Should you choose lime wash or regular paint?

If you want clean, predictable, durable walls across the whole home, regular premium paint is still the practical default. It is faster, easier to maintain, and better suited to family wear and tear.

If you want one or two standout walls that add depth and a more designed feel, lime wash can be worth the extra cost. It is especially effective in spaces where lighting, texture, and atmosphere matter.

A lot depends on how you use the room. A master bedroom feature wall is a very different case from a corridor beside the shoe cabinet. An office reception wall has different demands from a busy pantry. The best decision usually comes from matching the finish to the room, not forcing the same finish everywhere.

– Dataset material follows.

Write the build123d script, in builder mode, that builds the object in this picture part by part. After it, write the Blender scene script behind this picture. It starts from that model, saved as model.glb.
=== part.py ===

When professional execution is the better call

Lime wash is one of those finishes that looks simple until it goes wrong. Uneven absorption, visible patching, drag marks, or the wrong primer system can turn an expensive decorative wall into a redo.

For owners who want the effect without the hassle, working with a contractor that handles assessment, prep, material selection, protection, application, and cleanup is the smarter route. That is especially true when timelines matter or the property is occupied. A process-led team can tell you early whether lime wash makes sense for your walls or whether a different textured coating will deliver a similar look with fewer compromises.

At Painting.com.sg, that consultative step matters because not every wall should be sold the premium finish. The right recommendation is the one that gives you the look you want, the maintenance level you can live with, and a finish that still makes sense six months later.

If you love walls with character, lime wash can be a strong choice. Just make sure you are buying the full system – not just the look in a photo, but the prep, technique, and judgment that make the wall worth keeping.